A dog may be fearful of distant noises, or may be overly excited about the smell of wild animals in the yard or critters living in an attic or under the deck.
The dog will often pace back and forth and whine in response to these triggers or may hide, shake or try to escape if frightened by noises.
An older dog may also be restless and panting if suffering from cognitive decline. It's called "Canine Cognitive Dysfunction" and it's similar Alzheimer's disease seen in humans.
Affected dogs may have their night and day routines reversed, meaning that they may sleep more during the day and become restless and unable to sleep at night.
The Bottom Line
A dog reluctant to lie down and panting can be symptom of distress, and they are overall quite vague signs that aren't really specific for any one particular disorder (pathognomonic).
It therefore can be a challenge pinpointing the exact underlying cause. Pain or discomfort are often common triggers, but it may be difficult knowing exactly where the dog is hurting and where the pain is exactly originating from.

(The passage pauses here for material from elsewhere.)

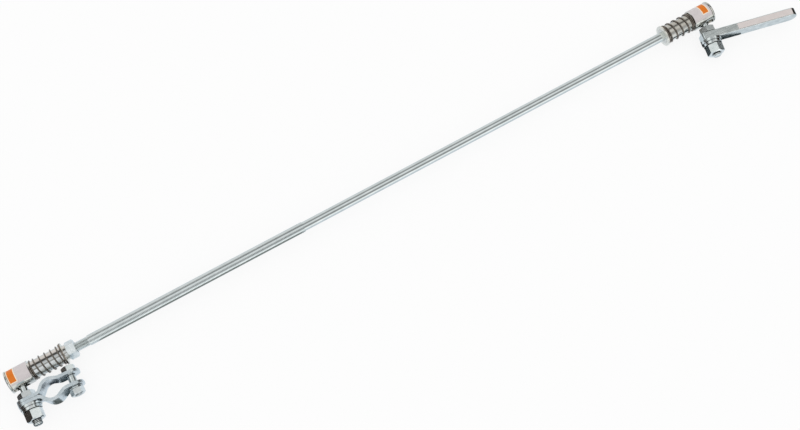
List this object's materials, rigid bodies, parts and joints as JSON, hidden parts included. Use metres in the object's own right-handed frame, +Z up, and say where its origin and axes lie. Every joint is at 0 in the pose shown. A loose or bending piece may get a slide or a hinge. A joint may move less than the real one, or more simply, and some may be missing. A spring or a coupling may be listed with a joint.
{
  "type": "steering tie rod",
  "caption": "Steel steering tie rod with quick-release ball couplers, a two-strap ram clamp at one end and a flat lever arm at the other.",
  "frame": {"origin": "centre of the ram clamp's bore", "axes": "+X along the rod from the clamp to the lever arm, +Z up along the clamp's bore, +Y from the clamp towards the rod"},
  "size_m": [0.9342, 0.0657, 0.0244],
  "materials": {
    "zinc_rod": "bright zinc, lightly drawn",
    "zinc_hardware": "bright zinc plate",
    "polished_coupler": "polished plate",
    "spring_wire": "brown-grey spring steel",
    "strap_zinc": "bright zinc on rolled strip",
    "arm_zinc": "bright zinc on drawn bar",
    "seat_acetal": "natural acetal",
    "label_film": "printed label film",
    "retainer_zinc": "pale zinc"
  },
  "bodies": {
    "rod": {"rod": "zinc_rod", "right_socket_body": "polished_coupler", "right_stop_ring": "polished_coupler", "right_release_spring": "spring_wire", "right_spring_retainer": "retainer_zinc"},
    "left_coupler": {"left_socket_body": "polished_coupler", "left_stop_ring": "polished_coupler", "left_release_spring": "spring_wire", "left_spring_retainer": "retainer_zinc"},
    "jam_nut": {"jam_nut": "zinc_hardware"},
    "left_sleeve": {"left_release_sleeve": "polished_coupler", "left_sleeve_label": "label_film"},
    "left_seat": {"left_ball_seat": "seat_acetal"},
    "ram_clamp": {"left_ball_stud": "zinc_hardware", "upper_strap": "strap_zinc", "lower_strap": "strap_zinc", "clamp_bolt": "zinc_hardware", "clamp_lock_washer": "zinc_hardware", "clamp_nut": "zinc_hardware", "left_flat_washer": "zinc_hardware", "left_lock_washer": "zinc_hardware", "left_stud_nut": "zinc_hardware"},
    "right_sleeve": {"right_release_sleeve": "polished_coupler", "right_sleeve_label": "label_film"},
    "right_seat": {"right_ball_seat": "seat_acetal"},
    "lever_arm": {"right_ball_stud": "zinc_hardware", "lever_arm": "arm_zinc", "arm_label": "label_film", "right_flat_washer": "zinc_hardware", "right_lock_washer": "zinc_hardware", "right_stud_nut": "zinc_hardware"}
  },
  "joints": [
    {"name": "length_adjust", "type": "slide", "parent": "rod", "child": "left_coupler", "axis": [1, 0, 0], "range_m": [-0.012, 0.003]},
    {"name": "jam_nut_back_off", "type": "slide", "parent": "left_coupler", "child": "jam_nut", "axis": [1, 0, 0], "range_m": [0, 0.0105]},
    {"name": "left_release", "type": "slide", "parent": "left_coupler", "child": "left_sleeve", "axis": [1, 0, 0], "range_m": [0, 0.019], "stiffness_N_per_m": 900, "springref_m": -0.008, "deforming": ["left_release_spring"]},
    {"name": "left_swing", "type": "hinge", "parent": "left_coupler", "child": "left_seat", "pos_m": [-0.0245, 0.02584, 0], "axis": [0, 0, 1], "range_deg": [-12, 2.5]},
    {"name": "left_spin", "type": "hinge", "parent": "left_seat", "child": "ram_clamp", "pos_m": [-0.0245, 0.02584, 0], "axis": [-0.0436, -0.999, 0], "continuous": true},
    {"name": "right_release", "type": "slide", "parent": "rod", "child": "right_sleeve", "axis": [-1, 0, 0], "range_m": [0, 0.019], "stiffness_N_per_m": 900, "springref_m": -0.008, "deforming": ["right_release_spring"]},
    {"name": "right_swing", "type": "hinge", "parent": "rod", "child": "right_seat", "pos_m": [0.8013, 0.02584, 0], "axis": [0, 0, 1], "range_deg": [-2, 25]},
    {"name": "right_spin", "type": "hinge", "parent": "right_seat", "child": "lever_arm", "pos_m": [0.8013, 0.02584, 0], "axis": [-0.2147, -0.9767, 0], "range_deg": [-150, 150]}
  ]
}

The pain may stem from the neck, the back or the joints, and sometimes if may be originating internally from organs in the abdomen.
Sometimes, metabolic disorders may trigger changes in the dog's bloodstream which can cause dogs to behave oddly.
As dogs age, they can also undergo behavior changes which can be alarming and lead to restlessness.
If your dog is panting and unable to lie down, your best bet is to have your dog see the vet sooner than later. As mentioned, sometimes these signs may be symptoms of potentially life-threatening disorders.
A thorough physical exam and blood work may be needed to find the underlying source of the restlessness.